# TASK OBJECTIVE
What is needed is an exact copy of the lines from the one containing "The Blender code" to the one containing "painted, np.full(1, 0.25))", both lines included, and no other lines.

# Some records
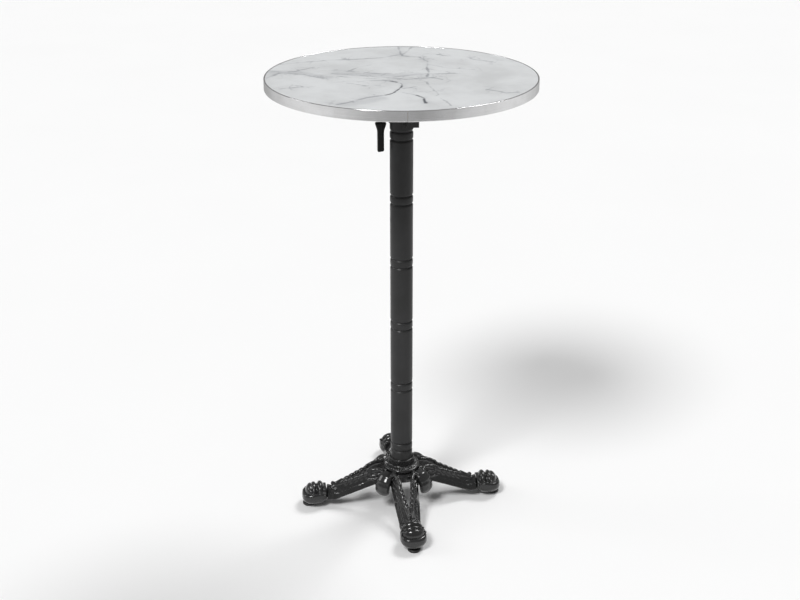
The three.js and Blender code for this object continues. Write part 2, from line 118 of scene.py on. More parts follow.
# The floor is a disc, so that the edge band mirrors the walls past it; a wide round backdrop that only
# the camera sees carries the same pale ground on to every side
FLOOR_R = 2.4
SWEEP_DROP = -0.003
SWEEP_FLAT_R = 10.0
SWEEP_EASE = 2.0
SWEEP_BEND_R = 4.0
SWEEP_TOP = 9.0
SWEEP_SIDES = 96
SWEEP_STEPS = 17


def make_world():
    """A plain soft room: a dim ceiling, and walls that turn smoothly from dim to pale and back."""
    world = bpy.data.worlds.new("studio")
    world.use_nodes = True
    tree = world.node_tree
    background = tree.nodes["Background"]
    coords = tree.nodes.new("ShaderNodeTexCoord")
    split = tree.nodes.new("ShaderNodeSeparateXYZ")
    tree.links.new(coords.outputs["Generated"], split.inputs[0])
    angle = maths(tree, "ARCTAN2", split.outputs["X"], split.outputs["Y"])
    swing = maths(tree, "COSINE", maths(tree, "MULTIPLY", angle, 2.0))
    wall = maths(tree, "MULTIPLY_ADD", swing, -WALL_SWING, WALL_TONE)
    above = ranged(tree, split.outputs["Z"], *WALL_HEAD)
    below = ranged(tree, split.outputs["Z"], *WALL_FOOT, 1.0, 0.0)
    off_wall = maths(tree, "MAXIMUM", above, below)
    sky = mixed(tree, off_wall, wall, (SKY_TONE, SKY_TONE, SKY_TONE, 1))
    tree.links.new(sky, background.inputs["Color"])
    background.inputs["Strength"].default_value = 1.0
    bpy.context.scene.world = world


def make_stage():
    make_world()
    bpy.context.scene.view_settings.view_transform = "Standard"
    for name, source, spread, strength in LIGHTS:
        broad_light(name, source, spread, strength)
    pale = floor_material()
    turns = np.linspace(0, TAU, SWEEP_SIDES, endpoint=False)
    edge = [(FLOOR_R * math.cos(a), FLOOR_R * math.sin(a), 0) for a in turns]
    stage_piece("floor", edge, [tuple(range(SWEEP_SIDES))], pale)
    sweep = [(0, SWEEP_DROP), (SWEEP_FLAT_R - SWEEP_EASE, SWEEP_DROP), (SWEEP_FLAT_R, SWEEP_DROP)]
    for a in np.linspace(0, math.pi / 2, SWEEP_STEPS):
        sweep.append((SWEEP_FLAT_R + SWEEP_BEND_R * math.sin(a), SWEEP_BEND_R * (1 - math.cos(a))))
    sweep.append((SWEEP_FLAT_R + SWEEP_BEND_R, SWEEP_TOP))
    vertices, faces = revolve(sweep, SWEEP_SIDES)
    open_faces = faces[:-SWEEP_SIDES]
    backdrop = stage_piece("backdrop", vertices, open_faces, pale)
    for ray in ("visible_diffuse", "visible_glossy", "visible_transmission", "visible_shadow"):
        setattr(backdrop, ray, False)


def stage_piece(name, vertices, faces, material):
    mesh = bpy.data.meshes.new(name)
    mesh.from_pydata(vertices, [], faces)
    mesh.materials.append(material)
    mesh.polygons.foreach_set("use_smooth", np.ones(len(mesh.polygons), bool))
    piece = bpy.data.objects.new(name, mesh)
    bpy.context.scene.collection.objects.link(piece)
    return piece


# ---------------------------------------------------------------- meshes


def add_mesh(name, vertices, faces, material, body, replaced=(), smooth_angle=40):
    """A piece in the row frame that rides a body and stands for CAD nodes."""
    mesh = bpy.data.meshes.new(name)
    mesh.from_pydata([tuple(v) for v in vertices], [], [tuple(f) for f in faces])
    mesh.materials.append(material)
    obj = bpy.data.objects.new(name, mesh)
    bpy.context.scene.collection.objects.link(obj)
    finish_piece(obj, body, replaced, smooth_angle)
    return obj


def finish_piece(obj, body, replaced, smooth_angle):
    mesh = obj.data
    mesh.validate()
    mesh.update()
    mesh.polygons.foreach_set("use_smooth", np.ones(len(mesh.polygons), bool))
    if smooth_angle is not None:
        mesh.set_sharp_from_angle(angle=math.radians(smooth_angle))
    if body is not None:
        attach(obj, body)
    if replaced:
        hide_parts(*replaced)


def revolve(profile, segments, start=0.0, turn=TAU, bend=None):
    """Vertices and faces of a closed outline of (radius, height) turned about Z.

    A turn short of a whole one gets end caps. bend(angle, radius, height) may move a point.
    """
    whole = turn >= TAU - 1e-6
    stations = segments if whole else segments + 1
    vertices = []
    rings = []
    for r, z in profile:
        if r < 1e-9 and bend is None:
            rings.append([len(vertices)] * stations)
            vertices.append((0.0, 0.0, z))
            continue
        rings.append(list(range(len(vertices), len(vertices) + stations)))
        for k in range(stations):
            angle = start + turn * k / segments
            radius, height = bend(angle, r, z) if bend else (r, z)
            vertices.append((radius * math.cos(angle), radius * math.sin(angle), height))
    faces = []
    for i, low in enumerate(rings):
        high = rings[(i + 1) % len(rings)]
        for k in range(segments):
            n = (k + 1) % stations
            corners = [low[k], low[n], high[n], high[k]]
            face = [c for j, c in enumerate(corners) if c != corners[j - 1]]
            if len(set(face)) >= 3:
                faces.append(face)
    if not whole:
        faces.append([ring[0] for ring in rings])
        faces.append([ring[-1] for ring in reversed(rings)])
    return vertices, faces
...
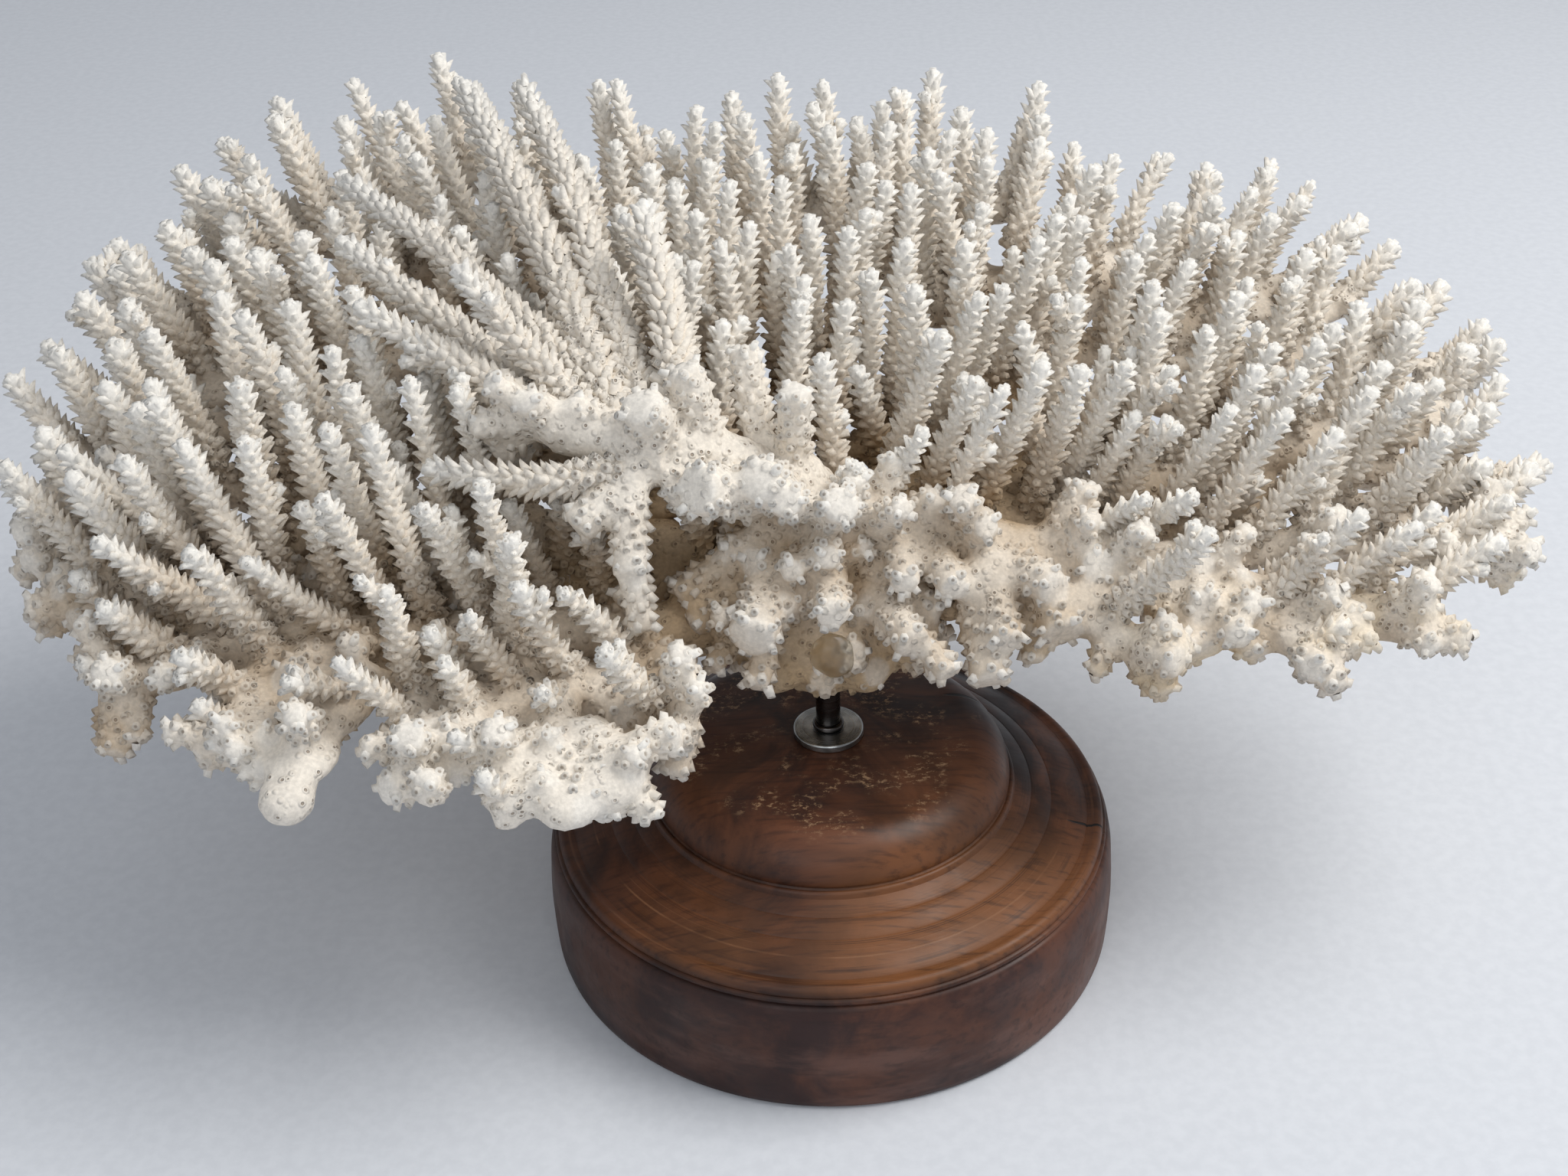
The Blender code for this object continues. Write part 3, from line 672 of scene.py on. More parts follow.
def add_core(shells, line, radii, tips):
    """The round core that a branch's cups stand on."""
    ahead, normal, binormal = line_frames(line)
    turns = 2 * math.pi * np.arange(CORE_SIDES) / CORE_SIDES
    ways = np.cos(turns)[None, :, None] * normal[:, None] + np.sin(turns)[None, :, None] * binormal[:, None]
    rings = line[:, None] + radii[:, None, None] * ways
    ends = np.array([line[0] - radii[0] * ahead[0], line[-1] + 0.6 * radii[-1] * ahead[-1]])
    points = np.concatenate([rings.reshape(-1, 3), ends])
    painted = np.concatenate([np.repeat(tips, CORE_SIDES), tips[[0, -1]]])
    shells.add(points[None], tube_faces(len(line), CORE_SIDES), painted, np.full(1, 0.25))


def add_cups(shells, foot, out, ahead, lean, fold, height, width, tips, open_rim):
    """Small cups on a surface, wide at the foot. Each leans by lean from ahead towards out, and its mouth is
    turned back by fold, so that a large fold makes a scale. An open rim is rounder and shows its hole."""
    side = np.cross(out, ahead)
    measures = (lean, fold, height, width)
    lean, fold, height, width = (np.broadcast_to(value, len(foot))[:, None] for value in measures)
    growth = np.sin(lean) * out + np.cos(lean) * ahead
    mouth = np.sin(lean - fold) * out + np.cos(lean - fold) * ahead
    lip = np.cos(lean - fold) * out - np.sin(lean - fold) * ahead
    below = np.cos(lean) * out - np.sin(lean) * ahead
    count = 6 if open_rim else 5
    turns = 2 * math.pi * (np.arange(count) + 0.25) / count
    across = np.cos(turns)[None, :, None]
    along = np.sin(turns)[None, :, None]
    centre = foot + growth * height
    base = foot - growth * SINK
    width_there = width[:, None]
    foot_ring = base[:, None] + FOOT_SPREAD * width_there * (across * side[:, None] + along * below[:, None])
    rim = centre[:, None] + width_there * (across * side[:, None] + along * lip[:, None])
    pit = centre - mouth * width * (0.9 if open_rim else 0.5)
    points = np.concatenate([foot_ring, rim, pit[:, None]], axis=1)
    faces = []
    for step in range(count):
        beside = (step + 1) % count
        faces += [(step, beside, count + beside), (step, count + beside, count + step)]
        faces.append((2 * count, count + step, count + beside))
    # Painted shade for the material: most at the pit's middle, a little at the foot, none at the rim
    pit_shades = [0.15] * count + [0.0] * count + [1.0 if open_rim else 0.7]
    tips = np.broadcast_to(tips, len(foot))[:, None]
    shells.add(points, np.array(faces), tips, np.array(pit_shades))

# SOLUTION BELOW
The Blender code for this object continues. Write part 3, from line 672 of scene.py on. More parts follow.
def add_core(shells, line, radii, tips):
    """The round core that a branch's cups stand on."""
    ahead, normal, binormal = line_frames(line)
    turns = 2 * math.pi * np.arange(CORE_SIDES) / CORE_SIDES
    ways = np.cos(turns)[None, :, None] * normal[:, None] + np.sin(turns)[None, :, None] * binormal[:, None]
    rings = line[:, None] + radii[:, None, None] * ways
    ends = np.array([line[0] - radii[0] * ahead[0], line[-1] + 0.6 * radii[-1] * ahead[-1]])
    points = np.concatenate([rings.reshape(-1, 3), ends])
    painted = np.concatenate([np.repeat(tips, CORE_SIDES), tips[[0, -1]]])
    shells.add(points[None], tube_faces(len(line), CORE_SIDES), painted, np.full(1, 0.25))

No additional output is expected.